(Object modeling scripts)
--------

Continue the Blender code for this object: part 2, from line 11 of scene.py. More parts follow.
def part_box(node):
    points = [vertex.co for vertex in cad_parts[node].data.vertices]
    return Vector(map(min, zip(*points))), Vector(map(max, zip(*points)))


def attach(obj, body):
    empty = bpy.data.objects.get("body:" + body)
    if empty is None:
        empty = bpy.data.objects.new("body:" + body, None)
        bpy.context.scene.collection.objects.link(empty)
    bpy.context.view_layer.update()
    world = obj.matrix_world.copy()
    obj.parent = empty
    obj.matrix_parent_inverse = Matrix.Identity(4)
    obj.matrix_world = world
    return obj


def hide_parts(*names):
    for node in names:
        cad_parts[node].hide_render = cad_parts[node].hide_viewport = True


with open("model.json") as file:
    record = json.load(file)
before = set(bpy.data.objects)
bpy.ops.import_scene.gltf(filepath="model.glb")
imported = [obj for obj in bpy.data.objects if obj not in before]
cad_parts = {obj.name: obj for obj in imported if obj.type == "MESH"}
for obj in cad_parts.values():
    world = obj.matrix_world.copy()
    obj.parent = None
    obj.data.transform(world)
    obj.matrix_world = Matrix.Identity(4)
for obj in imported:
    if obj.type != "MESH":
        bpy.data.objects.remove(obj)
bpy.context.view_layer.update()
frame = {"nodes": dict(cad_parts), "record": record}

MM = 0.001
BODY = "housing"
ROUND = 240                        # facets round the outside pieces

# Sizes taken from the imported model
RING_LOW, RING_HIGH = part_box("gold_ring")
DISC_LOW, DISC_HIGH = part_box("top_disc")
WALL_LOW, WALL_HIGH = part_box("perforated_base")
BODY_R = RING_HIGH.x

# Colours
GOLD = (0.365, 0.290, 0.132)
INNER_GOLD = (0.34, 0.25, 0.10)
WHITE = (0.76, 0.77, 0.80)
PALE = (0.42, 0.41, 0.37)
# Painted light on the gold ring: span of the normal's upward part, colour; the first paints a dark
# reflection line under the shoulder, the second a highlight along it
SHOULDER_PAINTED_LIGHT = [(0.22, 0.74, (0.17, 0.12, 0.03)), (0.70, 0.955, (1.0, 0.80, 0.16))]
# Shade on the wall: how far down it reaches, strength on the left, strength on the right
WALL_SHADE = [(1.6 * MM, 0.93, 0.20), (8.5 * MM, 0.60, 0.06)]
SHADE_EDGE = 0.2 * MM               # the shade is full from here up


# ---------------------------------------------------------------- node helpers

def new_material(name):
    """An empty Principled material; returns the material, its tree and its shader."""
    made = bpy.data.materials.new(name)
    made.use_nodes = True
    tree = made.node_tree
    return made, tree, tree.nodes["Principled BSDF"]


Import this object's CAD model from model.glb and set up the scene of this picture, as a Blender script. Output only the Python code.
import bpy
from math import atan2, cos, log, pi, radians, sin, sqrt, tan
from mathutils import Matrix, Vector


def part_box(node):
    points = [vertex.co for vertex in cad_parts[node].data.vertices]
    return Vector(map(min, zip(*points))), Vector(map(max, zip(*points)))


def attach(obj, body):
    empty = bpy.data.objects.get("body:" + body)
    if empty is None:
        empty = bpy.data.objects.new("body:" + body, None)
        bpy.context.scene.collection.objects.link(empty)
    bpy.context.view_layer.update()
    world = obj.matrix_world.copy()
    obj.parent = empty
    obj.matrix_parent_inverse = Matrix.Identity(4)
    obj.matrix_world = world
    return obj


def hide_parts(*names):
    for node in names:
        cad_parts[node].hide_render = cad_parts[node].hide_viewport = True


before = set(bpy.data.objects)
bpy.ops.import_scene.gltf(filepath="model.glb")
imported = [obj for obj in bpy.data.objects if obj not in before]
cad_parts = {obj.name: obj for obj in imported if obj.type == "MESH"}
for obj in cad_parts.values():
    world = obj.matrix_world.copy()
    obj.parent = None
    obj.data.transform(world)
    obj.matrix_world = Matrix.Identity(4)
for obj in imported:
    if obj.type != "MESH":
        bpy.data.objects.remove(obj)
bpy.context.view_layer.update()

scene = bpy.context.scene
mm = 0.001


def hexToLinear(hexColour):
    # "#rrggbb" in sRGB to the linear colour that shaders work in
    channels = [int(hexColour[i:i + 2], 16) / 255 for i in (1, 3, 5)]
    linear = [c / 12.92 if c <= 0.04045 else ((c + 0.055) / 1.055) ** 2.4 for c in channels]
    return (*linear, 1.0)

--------

■ **THE PROBLEM**
Copy out each record from above, exactly.

■ **EXPECTED OUTPUT**
Continue the Blender code for this object: part 2, from line 11 of scene.py. More parts follow.
def part_box(node):
    points = [vertex.co for vertex in cad_parts[node].data.vertices]
    return Vector(map(min, zip(*points))), Vector(map(max, zip(*points)))


def attach(obj, body):
    empty = bpy.data.objects.get("body:" + body)
    if empty is None:
        empty = bpy.data.objects.new("body:" + body, None)
        bpy.context.scene.collection.objects.link(empty)
    bpy.context.view_layer.update()
    world = obj.matrix_world.copy()
    obj.parent = empty
    obj.matrix_parent_inverse = Matrix.Identity(4)
    obj.matrix_world = world
    return obj


def hide_parts(*names):
    for node in names:
        cad_parts[node].hide_render = cad_parts[node].hide_viewport = True


with open("model.json") as file:
    record = json.load(file)
before = set(bpy.data.objects)
bpy.ops.import_scene.gltf(filepath="model.glb")
imported = [obj for obj in bpy.data.objects if obj not in before]
cad_parts = {obj.name: obj for obj in imported if obj.type == "MESH"}
for obj in cad_parts.values():
    world = obj.matrix_world.copy()
    obj.parent = None
    obj.data.transform(world)
    obj.matrix_world = Matrix.Identity(4)
for obj in imported:
    if obj.type != "MESH":
        bpy.data.objects.remove(obj)
bpy.context.view_layer.update()
frame = {"nodes": dict(cad_parts), "record": record}

MM = 0.001
BODY = "housing"
ROUND = 240                        # facets round the outside pieces

# Sizes taken from the imported model
RING_LOW, RING_HIGH = part_box("gold_ring")
DISC_LOW, DISC_HIGH = part_box("top_disc")
WALL_LOW, WALL_HIGH = part_box("perforated_base")
BODY_R = RING_HIGH.x

# Colours
GOLD = (0.365, 0.290, 0.132)
INNER_GOLD = (0.34, 0.25, 0.10)
WHITE = (0.76, 0.77, 0.80)
PALE = (0.42, 0.41, 0.37)
# Painted light on the gold ring: span of the normal's upward part, colour; the first paints a dark
# reflection line under the shoulder, the second a highlight along it
SHOULDER_PAINTED_LIGHT = [(0.22, 0.74, (0.17, 0.12, 0.03)), (0.70, 0.955, (1.0, 0.80, 0.16))]
# Shade on the wall: how far down it reaches, strength on the left, strength on the right
WALL_SHADE = [(1.6 * MM, 0.93, 0.20), (8.5 * MM, 0.60, 0.06)]
SHADE_EDGE = 0.2 * MM               # the shade is full from here up


# ---------------------------------------------------------------- node helpers

def new_material(name):
    """An empty Principled material; returns the material, its tree and its shader."""
    made = bpy.data.materials.new(name)
    made.use_nodes = True
    tree = made.node_tree
    return made, tree, tree.nodes["Principled BSDF"]


Import this object's CAD model from model.glb and set up the scene of this picture, as a Blender script. Output only the Python code.
import bpy
from math import atan2, cos, log, pi, radians, sin, sqrt, tan
from mathutils import Matrix, Vector


def part_box(node):
    points = [vertex.co for vertex in cad_parts[node].data.vertices]
    return Vector(map(min, zip(*points))), Vector(map(max, zip(*points)))


def attach(obj, body):
    empty = bpy.data.objects.get("body:" + body)
    if empty is None:
        empty = bpy.data.objects.new("body:" + body, None)
        bpy.context.scene.collection.objects.link(empty)
    bpy.context.view_layer.update()
    world = obj.matrix_world.copy()
    obj.parent = empty
    obj.matrix_parent_inverse = Matrix.Identity(4)
    obj.matrix_world = world
    return obj


def hide_parts(*names):
    for node in names:
        cad_parts[node].hide_render = cad_parts[node].hide_viewport = True


before = set(bpy.data.objects)
bpy.ops.import_scene.gltf(filepath="model.glb")
imported = [obj for obj in bpy.data.objects if obj not in before]
cad_parts = {obj.name: obj for obj in imported if obj.type == "MESH"}
for obj in cad_parts.values():
    world = obj.matrix_world.copy()
    obj.parent = None
    obj.data.transform(world)
    obj.matrix_world = Matrix.Identity(4)
for obj in imported:
    if obj.type != "MESH":
        bpy.data.objects.remove(obj)
bpy.context.view_layer.update()

scene = bpy.context.scene
mm = 0.001


def hexToLinear(hexColour):
    # "#rrggbb" in sRGB to the linear colour that shaders work in
    channels = [int(hexColour[i:i + 2], 16) / 255 for i in (1, 3, 5)]
    linear = [c / 12.92 if c <= 0.04045 else ((c + 0.055) / 1.055) ** 2.4 for c in channels]
    return (*linear, 1.0)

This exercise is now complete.